## Direction
Read the lines that follow and tally those with the word "scene"; give the number and nothing else.

## Recorded information

---------------

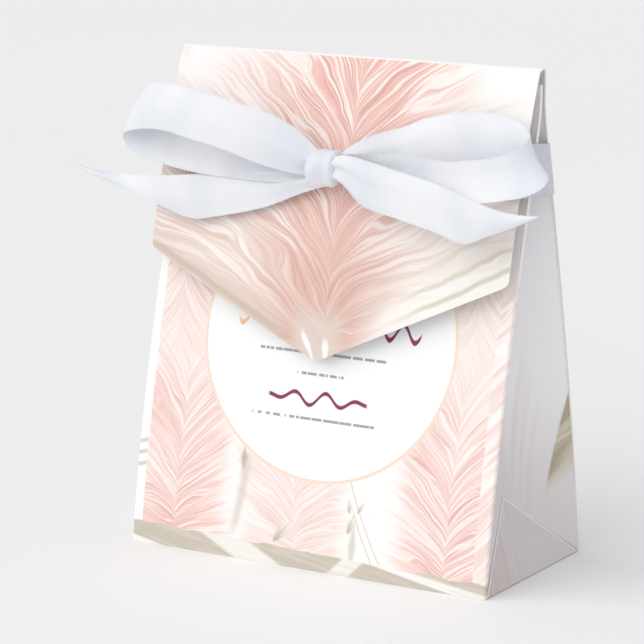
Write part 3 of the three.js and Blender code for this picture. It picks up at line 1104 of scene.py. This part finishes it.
LEFT_TAIL = [
    (-2, -17, 110, -2, -17.4, 105.2),
    (-14, -16.4, 109, -8, -17.4, 103.1),
    (-27, -16.6, 107.4, -20, -17.8, 98.2),
    (-42.8, -17.2, 105.6, -35.4, -18.6, 94.4),
    (-54, -17.6, 104.4, -43.8, -19, 93.4),
    (-64, -18, 103.9, -56, -19.2, 97),
    (-74, -18.8, 104.2, -70, -19.6, 101.2),
    (-84.9, -20.4, 106.2, -84.7, -20.4, 105.8),
]
RIGHT_TAIL = [
    (3.5, -20.4, 114.6, 3.5, -20.8, 109),
    (9, -21.6, 115.4, 8.4, -21.9, 107),
    (17, -22.9, 114.4, 14.8, -22.8, 102.2),
    (28, -24, 112.4, 25.9, -24.2, 100),
    (38, -24.9, 110.6, 37.9, -25.4, 97.7),
    (48, -25.4, 107.6, 46.9, -25.8, 95.4),
    (55.5, -25.4, 105.4, 53.6, -25.6, 97.8),
    (62, -24.8, 104.4, 61.1, -25, 100.8),
    (67.9, -23.6, 104.3, 67.7, -23.6, 104),
]


# Each: piece, stops, camber, how deeply both ends are gathered, where its cut starts, and CAD node.
BOW = (
    ("left_loop", LEFT_LOOP, -0.9, (0.55, 0.5), None, "bow_loop_left"),
    ("right_loop", RIGHT_LOOP, 0.9, (0.5, 0.55), None, "bow_loop_right"),
    ("left_tail", LEFT_TAIL, -0.6, (0.6, 0.0), 0.5, "bow_tail_left"),
    ("right_tail", RIGHT_TAIL, 0.6, (0.6, 0.0), 0.62, "bow_tail_right"),
)


def make_bow():
    """The bow's loops and tails, each a strip whose flat length is measured along it."""
    for name, stops, camber, pleats, cut, node in BOW:
        made, measured = ribbon_piece(name, stops, camber, pleats, cut)
        place(made, "ribbon", "satin", node)
        flat = (RIBBON_WIDTH * MM, measured * MM)
        area = flat[0] * flat[1] if cut is None else flat[0] * flat[1] * (1 + cut) / 2


KNOT_MIDDLE = np.array([0.0, -18.4, 110.8])
KNOT_RING, KNOT_ROWS = 64, 33
KNOT_HALF = (5.7, 4.3, 5.2)  # across, deep and tall
KNOT_ROLL = 0.55  # share of the half width after which the edge rolls in
KNOT_PLEAT = 0.2


def make_knot():
    """The wrap round the middle: a gathered band whose edges roll in round the loops."""
    angles = np.linspace(0, 2 * math.pi, KNOT_RING + 1)
    half_x, half_y, half_z = KNOT_HALF
    points = np.zeros((KNOT_ROWS, KNOT_RING + 1, 3))
    for r, v in enumerate(np.linspace(-1, 1, KNOT_ROWS)):
        rolled = max(0, abs(v) - KNOT_ROLL) / (1 - KNOT_ROLL)
        x = half_x * v * (1 - 0.1 * rolled**2)
        shrink = 1 - 0.34 * rolled**1.8
        pleat = KNOT_PLEAT * math.cos(v * math.pi * 1.9 + 1.2) * (1 - rolled)
        for c, a in enumerate(angles):
            squeeze = 1 - 0.1 * abs(math.sin(a)) + 0.05 * math.sin(3 * a + v * 2)
            y = math.cos(a) * (half_y * shrink + pleat) * squeeze
            z = math.sin(a) * (half_z * shrink + pleat) + 0.35 * v
            skew = 0.12 * z + 0.3 * math.sin(2 * a + v)
            narrow = 0.84 + 0.16 * math.sin(a) ** 2
            points[r, c] = KNOT_MIDDLE + np.array([x * narrow + skew, y, z])
    round_length = arc_length(points[KNOT_ROWS // 2])
    levels = np.linspace(-RIBBON_WIDTH / 2, RIBBON_WIDTH / 2, KNOT_ROWS)
    made = skin("knot", points, sheet_grid(round_length, levels), RIBBON, [SATIN] * 3, ring=True)
    place(made, "ribbon", "satin", "bow_knot")


KNOT_LEVEL = 110.2
BELT_CLEAR = 0.45
BELT_CORNER = 1.3
BELT_EDGE = HALF_WIDTH + BELT_CLEAR - BELT_CORNER
BELT_LIFT_LEFT, BELT_LIFT_RIGHT = 3.6, 1.2
BELT_GATHER, BELT_GATHER_REACH = 0.5, 13
BELT_ROWS = 13
# Points round the band: along a face, round a corner and across a side.
FACE_STEPS, CORNER_STEPS, SIDE_STEPS = 420, 6, 60


def belt_lift(x, side):
    """The band rides up a little behind the loops; side runs from -1 in front to 1 behind."""
    if side >= 0.5:
        return 0.0
    front = 1 if side == -1 else 0.5 - side
    lift = BELT_LIFT_LEFT if x < 0 else BELT_LIFT_RIGHT
    return front * lift * min(1.0, abs(x) / HALF_WIDTH)


def belt_gather(x, side):
    """How far the band is drawn together behind the knot."""
    return BELT_GATHER * math.exp(-((x / BELT_GATHER_REACH) ** 2)) if side == -1 else 0.0


def side_run(hand):
    """The straight stretch across a side; its place runs from -0.5 at the front to 0.5 at the back."""
    steps = np.linspace(-0.5, 0.5, SIDE_STEPS)[1:-1] * hand
    return [(hand * BELT_EDGE, step, float(hand), 0.0) for step in steps]


def make_belt():
    """The band round the box: over the flap in front and flat along the back."""
    levels = np.linspace(belt_low.z, belt_high.z, BELT_ROWS)
    across = np.linspace(-BELT_EDGE, BELT_EDGE, FACE_STEPS)[:-1]
    turn = np.linspace(-math.pi / 2, 0, CORNER_STEPS + 1)[:-1]
    # Each column: x, side, and the way its corner bulges in x and y.
    columns = [(x, -1, 0.0, -1.0) for x in across]
    columns += [(BELT_EDGE, -1, math.cos(a), math.sin(a)) for a in turn]
    columns += side_run(1)
    columns += [(BELT_EDGE, 1, -math.sin(a), math.cos(a)) for a in turn]
    columns += [(-x, 1, 0.0, 1.0) for x in across]
    columns += [(-BELT_EDGE, 1, -math.cos(a), -math.sin(a)) for a in turn]
    columns += side_run(-1)
    # This last corner, behind the left loop, folds in on itself.
    columns += [(-BELT_EDGE, -1, -math.cos(a), -math.cos(a)) for a in turn]
    columns.append(columns[0])
    points = np.zeros((len(levels), len(columns), 3))
    for r, z in enumerate(levels):
        front_y = -(float(flap_out(HEIGHT - z)) + BELT_CLEAR - BELT_CORNER)
        back_y = float(wall_half_depth(z)) + BELT_CLEAR - BELT_CORNER
        for c, (x, side, ax, ay) in enumerate(columns):
            base = front_y if side < 0 else back_y
            if abs(side) < 1:
                base = front_y + (back_y - front_y) * (side + 0.5)
            level = z + belt_lift(x, side) - belt_gather(x, side) * (z - KNOT_LEVEL)
            points[r, c] = (x + BELT_CORNER * ax, base + BELT_CORNER * ay, level)
    length = arc_length(points[len(levels) // 2])
    scallop = PICOT_DEPTH * np.cos(length * 2 * math.pi / PICOT)
    points[-1, :, 2] += scallop
    points[0, :, 2] -= scallop
    sheet = sheet_grid(length, levels - (belt_low.z + belt_high.z) / 2)
    # The band wears the darker satin, which is painted shade.
    made = skin("belt", points, sheet, RIBBON, [SHADED_BELT_SATIN] * 3, ring=True)
    place(made, "ribbon", "satin", "ribbon_belt")


make_bow()
make_knot()
make_belt()


# ---- floor and light
FLOOR_HALF = 8.0  # metres
FLOOR_LEVEL = -0.00004


def make_floor():
    """The plain pale floor."""
    shop = Shop("floor")
    x, y, _ = shop.body_place()
    shop.colour = shop.mix(noise(x * 0.002, y * 0.002, 1.0), FLOOR_LIGHT, FLOOR_DARK)
    mesh = bpy.data.meshes.new("floor")
    corners = [(-1, -1), (1, -1), (1, 1), (-1, 1)]
    mesh.from_pydata([(FLOOR_HALF * cx, FLOOR_HALF * cy, FLOOR_LEVEL) for cx, cy in corners], [], [range(4)])
    mesh.materials.append(shop.finish(0.9))
    add_object("floor", mesh)


def sun(name, azimuth, elevation, power, softness, colour):
    """A far, soft light. azimuth is measured from the front, positive to the right."""
    data = bpy.data.lights.new(name, "SUN")
    data.energy = power
    data.angle = math.radians(softness)
    data.color = colour
    light = add_object(name, data)
    turn, rise = math.radians(azimuth), math.radians(elevation)
    towards = Vector((math.sin(turn) * math.cos(rise), -math.cos(turn) * math.cos(rise), math.sin(rise)))
    light.rotation_euler = towards.to_track_quat("Z", "Y").to_euler()
    light.location = towards


def make_world():
    """Even, slightly cool light from all round."""
    world = bpy.data.worlds.new("studio")
    world.use_nodes = True
    light = world.node_tree.nodes["Background"].inputs
    light["Color"].default_value = (0.975, 0.985, 1, 1)
    light["Strength"].default_value = 0.62
    bpy.context.scene.world = world


bpy.context.scene.view_settings.view_transform = "Standard"
make_floor()
make_world()
sun("key", -34, 44, 1.34, 70, (1, 0.985, 0.97))
sun("fill", 16, 8, 0.18, 50, (1, 0.99, 0.98))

---------------

## Response
3